▸ **Your objective**
Everything from the line containing "Turn this picture" through the line containing "mouth_r = 1650; // [1000:10:4000]" should be repeated exactly, and nothing else from the data.

▸ **Information provided**
══════
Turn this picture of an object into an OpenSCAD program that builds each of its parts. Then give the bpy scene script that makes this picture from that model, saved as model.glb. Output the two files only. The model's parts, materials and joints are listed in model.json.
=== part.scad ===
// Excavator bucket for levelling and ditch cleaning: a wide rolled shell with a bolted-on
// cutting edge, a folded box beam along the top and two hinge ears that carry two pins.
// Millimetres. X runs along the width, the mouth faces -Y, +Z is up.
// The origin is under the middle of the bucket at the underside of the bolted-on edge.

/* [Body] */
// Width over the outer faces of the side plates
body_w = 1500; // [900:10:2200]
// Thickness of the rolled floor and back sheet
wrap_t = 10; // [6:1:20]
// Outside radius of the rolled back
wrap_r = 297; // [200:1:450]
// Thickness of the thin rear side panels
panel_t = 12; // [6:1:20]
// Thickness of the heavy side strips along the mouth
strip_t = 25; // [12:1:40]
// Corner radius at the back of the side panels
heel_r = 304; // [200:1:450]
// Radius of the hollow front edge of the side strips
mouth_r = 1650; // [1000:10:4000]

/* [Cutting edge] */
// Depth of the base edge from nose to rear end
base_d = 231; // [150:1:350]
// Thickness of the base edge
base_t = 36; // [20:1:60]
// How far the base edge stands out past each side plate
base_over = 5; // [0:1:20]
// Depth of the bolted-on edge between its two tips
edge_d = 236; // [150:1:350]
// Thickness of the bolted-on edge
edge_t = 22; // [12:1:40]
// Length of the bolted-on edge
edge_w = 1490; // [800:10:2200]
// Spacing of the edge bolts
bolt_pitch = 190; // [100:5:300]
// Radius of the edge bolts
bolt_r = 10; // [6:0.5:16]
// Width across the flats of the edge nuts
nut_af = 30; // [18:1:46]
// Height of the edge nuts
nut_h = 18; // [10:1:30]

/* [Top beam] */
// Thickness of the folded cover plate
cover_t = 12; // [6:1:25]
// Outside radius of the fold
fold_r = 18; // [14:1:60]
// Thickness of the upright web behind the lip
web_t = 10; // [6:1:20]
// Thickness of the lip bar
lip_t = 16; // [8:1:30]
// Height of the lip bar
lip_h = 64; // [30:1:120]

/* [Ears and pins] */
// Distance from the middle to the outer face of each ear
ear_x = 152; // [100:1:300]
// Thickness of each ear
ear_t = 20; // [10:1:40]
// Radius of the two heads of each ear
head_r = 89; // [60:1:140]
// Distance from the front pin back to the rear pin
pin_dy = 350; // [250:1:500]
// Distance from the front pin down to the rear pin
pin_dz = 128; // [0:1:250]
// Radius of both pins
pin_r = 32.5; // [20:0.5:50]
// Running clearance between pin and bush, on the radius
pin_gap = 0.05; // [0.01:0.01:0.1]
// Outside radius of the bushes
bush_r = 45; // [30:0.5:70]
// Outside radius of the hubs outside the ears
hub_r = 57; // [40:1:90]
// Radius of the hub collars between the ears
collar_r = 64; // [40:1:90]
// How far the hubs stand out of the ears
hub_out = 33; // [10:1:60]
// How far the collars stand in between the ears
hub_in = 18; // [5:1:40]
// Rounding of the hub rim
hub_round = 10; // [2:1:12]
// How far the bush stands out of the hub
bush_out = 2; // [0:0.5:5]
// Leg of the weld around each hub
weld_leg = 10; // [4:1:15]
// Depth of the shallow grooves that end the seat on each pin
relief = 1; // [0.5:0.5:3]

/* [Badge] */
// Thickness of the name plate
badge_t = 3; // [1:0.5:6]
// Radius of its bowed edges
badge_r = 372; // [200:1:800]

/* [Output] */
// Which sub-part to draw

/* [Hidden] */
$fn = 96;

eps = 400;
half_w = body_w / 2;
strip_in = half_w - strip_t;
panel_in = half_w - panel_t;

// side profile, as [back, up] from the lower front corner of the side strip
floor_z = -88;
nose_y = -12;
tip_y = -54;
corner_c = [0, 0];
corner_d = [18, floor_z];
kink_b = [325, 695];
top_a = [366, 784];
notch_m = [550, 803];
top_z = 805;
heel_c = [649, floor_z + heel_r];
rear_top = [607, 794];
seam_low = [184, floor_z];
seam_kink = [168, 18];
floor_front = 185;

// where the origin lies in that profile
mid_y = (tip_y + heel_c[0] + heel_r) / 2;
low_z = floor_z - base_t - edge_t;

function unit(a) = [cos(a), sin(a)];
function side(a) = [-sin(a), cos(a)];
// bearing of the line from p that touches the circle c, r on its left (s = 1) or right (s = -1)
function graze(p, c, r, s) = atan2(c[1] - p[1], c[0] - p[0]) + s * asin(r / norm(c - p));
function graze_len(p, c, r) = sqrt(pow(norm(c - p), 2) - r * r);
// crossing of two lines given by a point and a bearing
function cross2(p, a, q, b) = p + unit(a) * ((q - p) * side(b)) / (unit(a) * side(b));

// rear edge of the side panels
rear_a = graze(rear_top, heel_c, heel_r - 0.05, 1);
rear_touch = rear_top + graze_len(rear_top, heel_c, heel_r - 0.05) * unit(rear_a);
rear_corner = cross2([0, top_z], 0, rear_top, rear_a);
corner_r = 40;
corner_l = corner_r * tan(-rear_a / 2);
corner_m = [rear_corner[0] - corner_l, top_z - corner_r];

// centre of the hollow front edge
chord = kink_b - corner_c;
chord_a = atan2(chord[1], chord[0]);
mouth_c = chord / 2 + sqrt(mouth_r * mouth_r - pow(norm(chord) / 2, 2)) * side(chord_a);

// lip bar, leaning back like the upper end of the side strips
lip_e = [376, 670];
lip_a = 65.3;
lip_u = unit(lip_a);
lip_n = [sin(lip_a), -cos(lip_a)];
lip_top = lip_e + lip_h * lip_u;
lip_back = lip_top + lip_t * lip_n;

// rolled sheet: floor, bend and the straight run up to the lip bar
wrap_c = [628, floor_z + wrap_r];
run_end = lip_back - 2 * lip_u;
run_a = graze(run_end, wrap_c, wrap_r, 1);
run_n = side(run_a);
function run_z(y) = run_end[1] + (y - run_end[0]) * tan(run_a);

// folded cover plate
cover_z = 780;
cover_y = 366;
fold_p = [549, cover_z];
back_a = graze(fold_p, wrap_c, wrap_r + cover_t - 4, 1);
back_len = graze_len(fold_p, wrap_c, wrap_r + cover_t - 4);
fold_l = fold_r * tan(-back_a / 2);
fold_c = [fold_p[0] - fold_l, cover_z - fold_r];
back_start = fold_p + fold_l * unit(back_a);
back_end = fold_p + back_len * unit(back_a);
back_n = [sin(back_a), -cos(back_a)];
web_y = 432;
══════
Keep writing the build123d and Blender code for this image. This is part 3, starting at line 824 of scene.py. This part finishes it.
══════
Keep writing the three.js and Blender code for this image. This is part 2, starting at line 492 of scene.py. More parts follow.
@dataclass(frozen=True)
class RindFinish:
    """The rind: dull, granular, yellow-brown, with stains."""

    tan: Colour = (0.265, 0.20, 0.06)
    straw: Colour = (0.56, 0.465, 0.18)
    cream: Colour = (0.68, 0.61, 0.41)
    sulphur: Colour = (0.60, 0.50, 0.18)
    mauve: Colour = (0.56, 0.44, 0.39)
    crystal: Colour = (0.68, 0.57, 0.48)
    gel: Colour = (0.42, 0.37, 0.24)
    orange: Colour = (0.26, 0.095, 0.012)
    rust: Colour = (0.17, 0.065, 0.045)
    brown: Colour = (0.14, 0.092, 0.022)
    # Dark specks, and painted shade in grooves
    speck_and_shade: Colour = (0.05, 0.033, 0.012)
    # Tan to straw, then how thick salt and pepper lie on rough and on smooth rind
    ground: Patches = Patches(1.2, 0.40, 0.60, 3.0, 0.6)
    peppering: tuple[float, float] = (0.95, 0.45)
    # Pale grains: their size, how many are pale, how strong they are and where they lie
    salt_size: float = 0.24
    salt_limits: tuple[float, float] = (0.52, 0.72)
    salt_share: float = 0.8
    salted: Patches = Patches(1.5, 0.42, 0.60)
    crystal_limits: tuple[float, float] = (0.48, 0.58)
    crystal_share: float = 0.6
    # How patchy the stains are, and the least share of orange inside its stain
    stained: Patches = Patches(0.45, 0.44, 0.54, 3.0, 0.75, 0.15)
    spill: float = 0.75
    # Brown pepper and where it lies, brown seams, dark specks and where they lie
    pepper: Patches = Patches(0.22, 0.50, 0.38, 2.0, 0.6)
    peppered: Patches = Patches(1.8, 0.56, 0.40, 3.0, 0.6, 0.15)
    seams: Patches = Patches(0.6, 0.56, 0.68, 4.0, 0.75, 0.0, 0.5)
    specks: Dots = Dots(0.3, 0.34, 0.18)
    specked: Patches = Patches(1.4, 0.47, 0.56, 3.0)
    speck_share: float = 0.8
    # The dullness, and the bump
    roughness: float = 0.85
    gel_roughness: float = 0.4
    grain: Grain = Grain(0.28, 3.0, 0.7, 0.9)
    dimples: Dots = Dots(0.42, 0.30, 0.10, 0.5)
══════
▸ **Written solution**
Turn this picture of an object into an OpenSCAD program that builds each of its parts. Then give the bpy scene script that makes this picture from that model, saved as model.glb. Output the two files only. The model's parts, materials and joints are listed in model.json.
=== part.scad ===
// Excavator bucket for levelling and ditch cleaning: a wide rolled shell with a bolted-on
// cutting edge, a folded box beam along the top and two hinge ears that carry two pins.
// Millimetres. X runs along the width, the mouth faces -Y, +Z is up.
// The origin is under the middle of the bucket at the underside of the bolted-on edge.

/* [Body] */
// Width over the outer faces of the side plates
body_w = 1500; // [900:10:2200]
// Thickness of the rolled floor and back sheet
wrap_t = 10; // [6:1:20]
// Outside radius of the rolled back
wrap_r = 297; // [200:1:450]
// Thickness of the thin rear side panels
panel_t = 12; // [6:1:20]
// Thickness of the heavy side strips along the mouth
strip_t = 25; // [12:1:40]
// Corner radius at the back of the side panels
heel_r = 304; // [200:1:450]
// Radius of the hollow front edge of the side strips
mouth_r = 1650; // [1000:10:4000]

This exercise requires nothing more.